Text copyright 2008, the Rev. Daniel F. Graves. This homily may not be reproduced or redistributed, either in whole or part, by any means, without the express, written permission of the author.

2 comments:

Anonymous said...

Thank You Rev.
Indeed he has risen. But why should we not mourn and cry in our dispair. Are these parts of our humanities not given to us through the grace of the lord?
How then do we know the right time to set them aside?

DFG said...

Thank you for your comment. You raise an important point. I certainly don't mean to suggest that we shouldn't embrace our pain. Indeed, in other writings I have stressed this point. However, I believe strongly in the fact that we are often confronted by moments of crisis. In these various crises of our lives we are called to confront whatever our angst might be and make a choice about how we will move forward. There is a time for weeping and a time for laughing.
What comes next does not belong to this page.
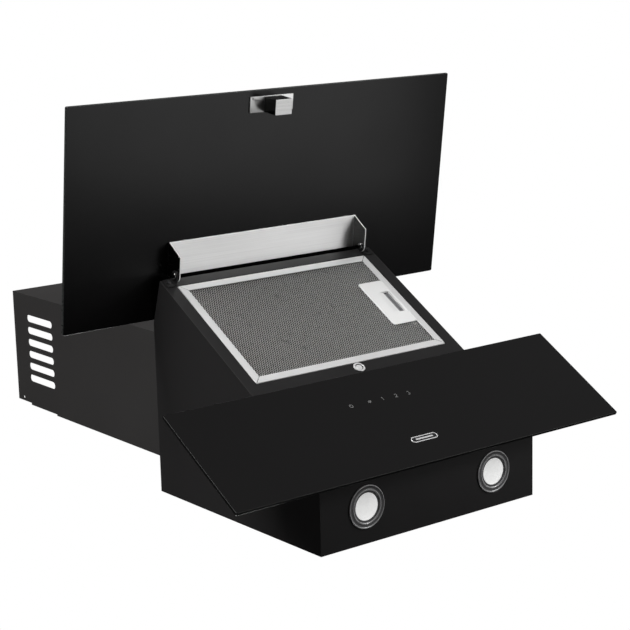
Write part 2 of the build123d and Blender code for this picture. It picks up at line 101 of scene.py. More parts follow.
def span(nt, fac, lo, hi, a=0.3, b=0.7):
    r = nt.nodes.new("ShaderNodeMapRange")
    r.inputs["From Min"].default_value = a
    r.inputs["From Max"].default_value = b
    r.inputs["To Min"].default_value = lo
    r.inputs["To Max"].default_value = hi
    nt.links.new(fac, r.inputs["Value"])
    return r.outputs["Result"]


def tint(nt, fac, c0, c1):
    m = nt.nodes.new("ShaderNodeMix")
    m.data_type = "RGBA"
    m.inputs["A"].default_value = (*c0, 1)
    m.inputs["B"].default_value = (*c1, 1)
    nt.links.new(fac, m.inputs["Factor"])
    return m.outputs["Result"]


def bump(nt, bs, height, strength, dist):
    b = nt.nodes.new("ShaderNodeBump")
    b.inputs["Strength"].default_value = strength
    b.inputs["Distance"].default_value = dist
    nt.links.new(height, b.inputs["Height"])
    nt.links.new(b.outputs["Normal"], bs.inputs["Normal"])
    return b


def plain(name, c0, c1, rough, metal=0.0, rvar=0.05, scale=60, bscale=900, bstr=0.15, bdist=0.00005, spec=0.5):
    """A surface with slow colour drift, uneven roughness and a fine texture."""
    m, nt, bs = tree(name)
    v = coords(nt)
    slow = noise(nt, v, scale, 3)
    fine = noise(nt, v, bscale, 2)
    nt.links.new(tint(nt, slow, c0, c1), bs.inputs["Base Color"])
    nt.links.new(span(nt, slow, rough - rvar, rough + rvar), bs.inputs["Roughness"])
    bs.inputs["Metallic"].default_value = metal
    bs.inputs["Specular IOR Level"].default_value = spec
    bump(nt, bs, fine, bstr, bdist)
    return m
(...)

There is a time when grief gives way to healing. I would suggest that this was a point of crisis for the disciples. At the crucifixion they felt left alone, abandoned as a people without hope. The second time they are left alone, they have the abiding presence of the Risen Christ in their community and their lives. This gives them a way to turn their grief to joy and later, to mission to the world. They could have continued in their grief endlessly but through the words of angels, they were reminded of a deeper truth that caused them to approach their grief in a new and different way than before. In other words, it was okay to grieve for a time, but it could have also been destructive if they had chosen to embrace it continually. The Risen Christ, abiding with them (even though he was physically gone) continued to walk with them as they confronted their angst over this second (apparent) abandonment. When they realized that they had not really been left alone, they were able to experience even greater joys and hopes in their lives. The story of Pentecost (this coming Sunday), as I read it, is about an experience of not being left alone. The Eucharist, celebrated as an ongoing feast, is also a sign of the abiding presence of Christ in our shared life. I hope this helps.